• **Directive**
Present every line in which the string "this" appears.
--
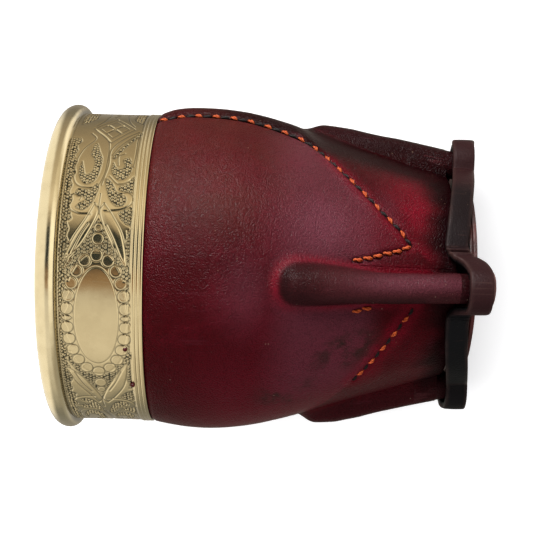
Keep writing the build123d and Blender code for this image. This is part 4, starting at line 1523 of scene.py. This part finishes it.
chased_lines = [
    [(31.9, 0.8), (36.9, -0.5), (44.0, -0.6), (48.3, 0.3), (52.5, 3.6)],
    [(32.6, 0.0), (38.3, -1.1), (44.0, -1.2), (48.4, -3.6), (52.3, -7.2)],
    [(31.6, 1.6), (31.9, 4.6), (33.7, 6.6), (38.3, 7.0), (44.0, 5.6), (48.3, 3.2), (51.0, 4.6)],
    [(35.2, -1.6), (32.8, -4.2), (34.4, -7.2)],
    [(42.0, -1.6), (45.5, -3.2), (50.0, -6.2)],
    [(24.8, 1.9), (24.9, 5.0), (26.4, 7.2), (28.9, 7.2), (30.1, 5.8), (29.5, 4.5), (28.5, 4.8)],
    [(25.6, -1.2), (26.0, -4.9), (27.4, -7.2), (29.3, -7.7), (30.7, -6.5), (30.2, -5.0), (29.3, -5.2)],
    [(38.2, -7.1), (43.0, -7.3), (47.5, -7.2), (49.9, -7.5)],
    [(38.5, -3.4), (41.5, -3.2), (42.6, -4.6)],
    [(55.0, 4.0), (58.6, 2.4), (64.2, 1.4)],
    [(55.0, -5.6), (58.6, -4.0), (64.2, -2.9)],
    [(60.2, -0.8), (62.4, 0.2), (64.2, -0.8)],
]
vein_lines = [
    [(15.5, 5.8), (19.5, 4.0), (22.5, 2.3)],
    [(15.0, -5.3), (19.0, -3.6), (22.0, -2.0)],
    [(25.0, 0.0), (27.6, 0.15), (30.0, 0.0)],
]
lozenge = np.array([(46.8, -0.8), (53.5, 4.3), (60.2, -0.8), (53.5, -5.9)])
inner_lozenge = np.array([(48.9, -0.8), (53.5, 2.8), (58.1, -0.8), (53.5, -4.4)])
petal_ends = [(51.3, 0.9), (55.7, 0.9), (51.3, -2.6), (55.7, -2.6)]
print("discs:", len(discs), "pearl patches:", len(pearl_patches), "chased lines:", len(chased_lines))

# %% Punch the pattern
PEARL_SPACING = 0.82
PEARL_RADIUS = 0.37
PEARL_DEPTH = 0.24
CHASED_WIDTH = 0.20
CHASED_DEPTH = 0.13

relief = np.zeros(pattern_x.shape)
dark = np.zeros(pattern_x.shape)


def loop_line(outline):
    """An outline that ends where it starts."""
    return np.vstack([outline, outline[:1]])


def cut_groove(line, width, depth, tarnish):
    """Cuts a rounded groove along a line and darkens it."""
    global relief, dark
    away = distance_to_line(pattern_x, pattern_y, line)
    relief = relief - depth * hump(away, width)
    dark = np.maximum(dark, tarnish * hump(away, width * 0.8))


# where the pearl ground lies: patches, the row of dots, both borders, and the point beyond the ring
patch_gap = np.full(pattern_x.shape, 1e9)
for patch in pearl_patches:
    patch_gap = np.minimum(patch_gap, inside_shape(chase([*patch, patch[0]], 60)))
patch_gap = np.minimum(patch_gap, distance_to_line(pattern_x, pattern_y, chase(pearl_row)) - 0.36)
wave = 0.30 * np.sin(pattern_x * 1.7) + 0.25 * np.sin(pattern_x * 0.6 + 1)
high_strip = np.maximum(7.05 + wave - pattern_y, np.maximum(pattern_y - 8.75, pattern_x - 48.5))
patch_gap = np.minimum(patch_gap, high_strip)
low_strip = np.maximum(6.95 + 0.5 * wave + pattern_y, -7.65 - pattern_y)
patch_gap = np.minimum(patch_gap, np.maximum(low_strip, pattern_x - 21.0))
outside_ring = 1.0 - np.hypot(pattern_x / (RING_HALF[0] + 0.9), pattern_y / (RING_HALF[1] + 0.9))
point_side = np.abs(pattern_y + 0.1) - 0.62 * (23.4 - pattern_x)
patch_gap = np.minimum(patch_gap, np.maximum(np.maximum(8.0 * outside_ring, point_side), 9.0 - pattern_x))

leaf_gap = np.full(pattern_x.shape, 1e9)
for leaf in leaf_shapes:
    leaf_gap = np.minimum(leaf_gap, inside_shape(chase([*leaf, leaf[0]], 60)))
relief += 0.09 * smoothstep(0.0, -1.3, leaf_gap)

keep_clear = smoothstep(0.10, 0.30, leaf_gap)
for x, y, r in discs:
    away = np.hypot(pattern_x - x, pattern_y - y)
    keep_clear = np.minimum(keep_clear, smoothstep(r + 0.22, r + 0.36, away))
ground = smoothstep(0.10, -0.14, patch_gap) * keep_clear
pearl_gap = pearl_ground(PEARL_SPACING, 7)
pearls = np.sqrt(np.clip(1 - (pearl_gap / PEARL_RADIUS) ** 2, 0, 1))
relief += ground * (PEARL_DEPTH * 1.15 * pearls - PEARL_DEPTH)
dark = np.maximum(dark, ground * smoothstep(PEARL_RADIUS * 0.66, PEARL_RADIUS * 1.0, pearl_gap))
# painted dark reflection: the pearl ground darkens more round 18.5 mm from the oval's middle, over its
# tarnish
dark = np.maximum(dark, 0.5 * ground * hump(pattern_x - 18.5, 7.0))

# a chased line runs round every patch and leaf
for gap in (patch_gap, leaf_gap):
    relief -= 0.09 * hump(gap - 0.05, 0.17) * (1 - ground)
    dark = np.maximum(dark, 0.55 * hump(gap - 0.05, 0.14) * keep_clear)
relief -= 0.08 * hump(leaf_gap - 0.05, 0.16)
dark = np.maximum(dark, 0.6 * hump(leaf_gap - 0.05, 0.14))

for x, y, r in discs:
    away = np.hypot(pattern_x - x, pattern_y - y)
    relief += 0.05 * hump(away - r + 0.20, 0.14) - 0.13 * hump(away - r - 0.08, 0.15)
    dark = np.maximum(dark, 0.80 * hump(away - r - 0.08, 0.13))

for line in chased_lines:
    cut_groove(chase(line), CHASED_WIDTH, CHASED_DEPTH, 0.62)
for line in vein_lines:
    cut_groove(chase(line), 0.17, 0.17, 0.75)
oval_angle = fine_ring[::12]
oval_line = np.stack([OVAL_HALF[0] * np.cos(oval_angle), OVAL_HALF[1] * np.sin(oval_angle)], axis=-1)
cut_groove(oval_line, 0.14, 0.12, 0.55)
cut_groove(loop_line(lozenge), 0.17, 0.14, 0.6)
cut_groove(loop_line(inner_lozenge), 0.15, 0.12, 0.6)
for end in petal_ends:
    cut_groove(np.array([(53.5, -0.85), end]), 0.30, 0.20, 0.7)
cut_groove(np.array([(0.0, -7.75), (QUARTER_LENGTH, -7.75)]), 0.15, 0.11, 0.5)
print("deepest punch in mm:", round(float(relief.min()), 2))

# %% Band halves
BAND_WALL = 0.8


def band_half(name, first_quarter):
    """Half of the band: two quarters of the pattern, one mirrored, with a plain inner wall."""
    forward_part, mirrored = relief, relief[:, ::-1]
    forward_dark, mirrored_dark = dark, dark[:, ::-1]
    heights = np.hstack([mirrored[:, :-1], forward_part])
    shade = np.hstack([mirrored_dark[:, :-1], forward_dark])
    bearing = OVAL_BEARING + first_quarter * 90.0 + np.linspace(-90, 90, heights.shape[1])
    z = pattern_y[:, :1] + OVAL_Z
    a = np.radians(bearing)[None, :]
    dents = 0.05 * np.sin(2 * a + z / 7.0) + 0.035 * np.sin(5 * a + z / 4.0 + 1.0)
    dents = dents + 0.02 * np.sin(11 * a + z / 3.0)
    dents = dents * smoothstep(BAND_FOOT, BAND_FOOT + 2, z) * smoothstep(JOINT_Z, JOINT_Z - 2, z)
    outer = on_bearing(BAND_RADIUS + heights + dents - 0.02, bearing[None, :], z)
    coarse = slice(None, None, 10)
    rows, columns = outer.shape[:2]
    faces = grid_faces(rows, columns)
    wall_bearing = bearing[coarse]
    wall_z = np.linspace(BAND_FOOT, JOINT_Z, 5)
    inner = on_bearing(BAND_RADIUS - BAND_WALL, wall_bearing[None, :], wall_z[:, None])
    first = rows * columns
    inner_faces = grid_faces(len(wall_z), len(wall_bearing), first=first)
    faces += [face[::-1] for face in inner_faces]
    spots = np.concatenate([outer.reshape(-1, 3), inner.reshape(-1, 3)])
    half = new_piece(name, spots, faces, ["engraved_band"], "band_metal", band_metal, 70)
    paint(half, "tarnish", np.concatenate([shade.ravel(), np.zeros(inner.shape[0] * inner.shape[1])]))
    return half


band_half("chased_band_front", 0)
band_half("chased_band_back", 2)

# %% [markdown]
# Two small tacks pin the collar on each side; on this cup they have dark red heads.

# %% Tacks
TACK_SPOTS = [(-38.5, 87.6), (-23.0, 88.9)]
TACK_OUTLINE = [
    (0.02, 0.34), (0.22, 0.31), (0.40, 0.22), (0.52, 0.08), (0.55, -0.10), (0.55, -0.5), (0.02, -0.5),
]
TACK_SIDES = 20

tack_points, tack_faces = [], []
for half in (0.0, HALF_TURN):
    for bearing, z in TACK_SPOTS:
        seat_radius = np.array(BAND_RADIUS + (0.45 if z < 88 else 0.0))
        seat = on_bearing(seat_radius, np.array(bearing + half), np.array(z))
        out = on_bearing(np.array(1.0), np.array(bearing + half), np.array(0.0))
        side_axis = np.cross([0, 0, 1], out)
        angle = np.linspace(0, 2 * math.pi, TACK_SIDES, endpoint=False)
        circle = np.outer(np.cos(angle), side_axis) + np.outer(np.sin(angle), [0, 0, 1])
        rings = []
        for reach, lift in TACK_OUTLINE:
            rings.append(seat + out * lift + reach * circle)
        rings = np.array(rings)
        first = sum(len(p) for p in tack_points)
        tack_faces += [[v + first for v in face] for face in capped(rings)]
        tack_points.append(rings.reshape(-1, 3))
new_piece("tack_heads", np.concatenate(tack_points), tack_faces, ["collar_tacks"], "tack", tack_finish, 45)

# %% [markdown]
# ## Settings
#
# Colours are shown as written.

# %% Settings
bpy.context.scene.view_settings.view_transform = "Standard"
--
• **Answer**
Keep writing the build123d and Blender code for this image. This is part 4, starting at line 1523 of scene.py. This part finishes it.
# Two small tacks pin the collar on each side; on this cup they have dark red heads.